Die 47. Münchner Sicherheitskonferenz fand vom 4. bis 6. Februar 2011 mit ca. 350 hochrangigen Teilnehmern statt.[1]
Themen
Von einem „historischen Moment“ sprachen Beobachter,[2] als im Verlauf der Veranstaltung die amerikanische Außenministerin Clinton und ihr russischer Amtskollege Lawrow durch den Austausch der Ratifizierungsurkunden den neuen START-Vertrag in Kraft setzten.[3][4] Der Vertrag, das wichtigste Abkommen zur atomaren Abrüstung zwischen den USA und Russland seit zwanzig Jahren,[5] verpflichtet beide Staaten, bis 2018 ihre Atomsprengköpfe um ein Drittel von 2200 auf 1550 zu reduzieren und die Zahl der strategischen Trägersysteme auf jeweils 700 mehr als zu halbieren.[5][6] Auch wechselseitige Inspektionen der Nuklearanlagen wurden durch den Vertrag wieder erlaubt.[2] UN-Generalsekretär Ban Ki-moon bezeichnete den Vertrag als „historischen Meilenstein“ bei der Abrüstung hin zu einer atomwaffenfreien Welt.[3] NATO-Generalsekretär Anders Fogh Rasmussen verknüpfte mit dem Vertrag die Hoffnung auf eine Intensivierung der Kooperation mit Russland.[7] Bei den Auseinandersetzungen über die NATO-Planungen für eine europäische Raketenabwehr gab es keine jedoch Annäherung.[2][3]

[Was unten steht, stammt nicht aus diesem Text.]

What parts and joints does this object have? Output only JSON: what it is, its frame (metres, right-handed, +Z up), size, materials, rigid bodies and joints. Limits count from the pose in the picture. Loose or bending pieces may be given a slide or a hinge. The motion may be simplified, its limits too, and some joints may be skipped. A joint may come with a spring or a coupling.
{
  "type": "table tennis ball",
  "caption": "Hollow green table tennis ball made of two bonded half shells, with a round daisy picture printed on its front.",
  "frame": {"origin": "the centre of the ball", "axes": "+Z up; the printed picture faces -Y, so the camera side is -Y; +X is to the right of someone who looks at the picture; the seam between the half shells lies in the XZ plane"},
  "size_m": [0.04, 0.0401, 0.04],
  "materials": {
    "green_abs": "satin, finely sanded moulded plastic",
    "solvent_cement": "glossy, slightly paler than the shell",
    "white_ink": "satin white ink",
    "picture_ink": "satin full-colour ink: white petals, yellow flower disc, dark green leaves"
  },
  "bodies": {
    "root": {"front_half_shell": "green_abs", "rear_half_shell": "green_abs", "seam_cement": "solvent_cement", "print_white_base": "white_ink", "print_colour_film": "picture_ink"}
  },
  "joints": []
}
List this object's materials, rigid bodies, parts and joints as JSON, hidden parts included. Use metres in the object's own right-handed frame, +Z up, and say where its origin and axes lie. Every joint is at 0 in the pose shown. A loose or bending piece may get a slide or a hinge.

Ein weiteres Thema der Konferenz waren die Risiken digitaler Angriffe. Während Bundeskanzlerin Angela Merkel deren Bedrohungspotential mit dem eines klassischen Krieges verglich und internationale Abkommen gegen Cyberattacken und Internet-Kriminalität forderte,[8] gab Bundesinnenminister Thomas de Maizière die Schaffung eines nationalen Cyber-Abwehrzentrums bekannt.[9][10]

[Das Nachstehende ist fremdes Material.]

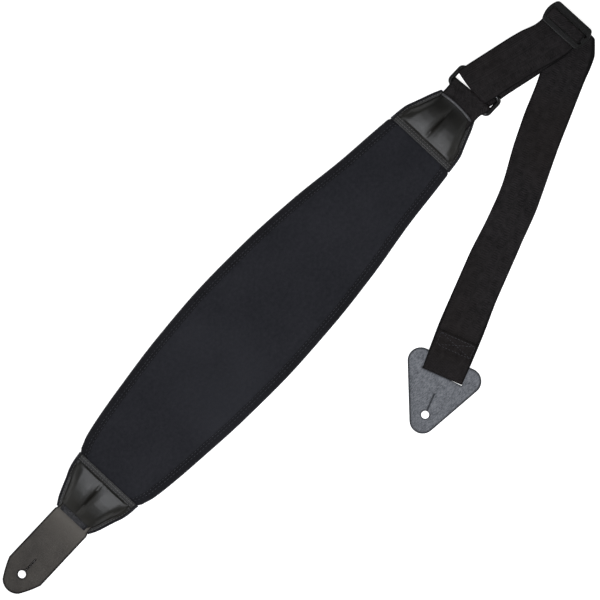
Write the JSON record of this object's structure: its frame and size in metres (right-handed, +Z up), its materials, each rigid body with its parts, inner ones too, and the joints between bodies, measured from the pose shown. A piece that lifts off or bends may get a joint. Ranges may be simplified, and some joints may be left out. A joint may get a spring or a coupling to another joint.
{
  "type": "padded shoulder strap",
  "caption": "Wide padded instrument shoulder strap with leather button tabs, puffed end caps, a ring, a sliding adjuster and a folded webbing run.",
  "frame": {"origin": "centre of the tail tab's button hole, on the surface the strap lies on", "axes": "+X along the pad from the tail tab to the ring, +Z up out of the button hole, +Y to the left"},
  "size_m": [0.7061, 0.2386, 0.011],
  "materials": {
    "foam": "closed-cell foam",
    "pad_fabric": "knitted facing, matt",
    "backing_fabric": "brushed knit",
    "binding": "knit binding",
    "thread": "polyester thread",
    "cap_leather": "glossy synthetic leather",
    "piping": "glossy cord piping",
    "tab_leather": "smooth dark brown-grey leather",
    "suede": "grey suede side out",
    "webbing": "woven polypropylene webbing",
    "ring_enamel": "glossy black enamel",
    "slider_plastic": "moulded, satin gloss"
  },
  "bodies": {
    "pad": {"pad_core": "foam", "inner_control_tape": "webbing", "pad_facing": "pad_fabric", "pad_backing": "backing_fabric", "edge_binding_left": "binding", "edge_binding_right": "binding", "binding_thread": "thread", "tail_cap_back": "cap_leather", "tail_cap_front": "cap_leather", "head_cap_back": "cap_leather", "head_cap_front": "cap_leather", "tail_cap_pillows": "foam", "head_cap_pillows": "foam", "tail_cap_thread": "thread", "head_cap_thread": "thread", "tail_cap_hem": "cap_leather", "head_cap_piping": "piping", "tail_tab_root": "tab_leather", "anchor_root": "webbing", "anchor_loop": "webbing"},
    "tail_tab": {"tail_tab": "tab_leather"},
    "ring": {"ring": "ring_enamel"},
    "adjuster": {"ring_wrap": "webbing", "adjuster_front_layer": "webbing", "adjuster_back_layer": "webbing"},
    "slider": {"glide": "slider_plastic", "sewn_end_loop": "webbing", "webbing_over_bar": "webbing", "bar_tack": "thread"},
    "fold": {"webbing_fold": "webbing"},
    "long_strap": {"long_run_near": "webbing", "long_run": "webbing", "end_flap": "webbing", "box_thread": "thread"},
    "head_tab": {"head_tab": "suede", "tab_wrap": "webbing"}
  },
  "joints": [
    {"name": "tail_tab_flex", "type": "hinge", "parent": "pad", "child": "tail_tab", "pos_m": [0.062, 0, 0.0028], "axis": [0, 1, 0], "range_deg": [-60, 60]},
    {"name": "ring_swing", "type": "hinge", "parent": "pad", "child": "ring", "pos_m": [0.5701, 0.001, 0.0036], "axis": [0, -1, 0], "range_deg": [-85, 85]},
    {"name": "adjuster_swing", "type": "hinge", "parent": "ring", "child": "adjuster", "pos_m": [0.5879, 0.001, 0.0036], "axis": [0, -1, 0], "range_deg": [-85, 85]},
    {"name": "slider_slide", "type": "slide", "parent": "adjuster", "child": "slider", "axis": [-0.9699, 0.2436, 0], "range_m": [-0.06, 0.045], "deforming": ["adjuster_front_layer", "adjuster_back_layer"]},
    {"name": "run_unfold", "type": "hinge", "parent": "slider", "child": "fold", "pos_m": [0.6815, -0.02469, 0.002], "axis": [0.0523, -0.9986, 0], "range_deg": [0, 180]},
    {"name": "run_feed", "type": "slide", "parent": "fold", "child": "long_strap", "axis": [-0.9092, -0.4163, 0], "range_m": [-0.12, 0.09], "deforming": ["long_run_near"]},
    {"name": "head_tab_flex", "type": "hinge", "parent": "long_strap", "child": "head_tab", "pos_m": [0.39472, -0.14345, 0.0013], "axis": [-0.3322, 0.9432, 0], "range_deg": [-70, 70]}
  ],
  "couplings": [
    {"joint": "run_feed", "follows": "slider_slide", "ratio": 2}
  ]
}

Seine Ankündigung, Afghanistan werde sich bis 2015 zu einem „effektiven Staat“ entwickeln, verknüpfte der afghanische Präsident Hamid Karzai in einer Rede zur Lage in seinem Land mit der Forderung, internationale finanzielle Hilfen künftig ausschließlich über die Regierung in Kabul und nicht mehr dezentral über verschiedene Organisationen abzuwickeln. Diese Forderung Karzais wurde jedoch von Konferenzteilnehmern unter Verweis auf die weit verbreitete Korruption in dem Land zurückgewiesen.[11]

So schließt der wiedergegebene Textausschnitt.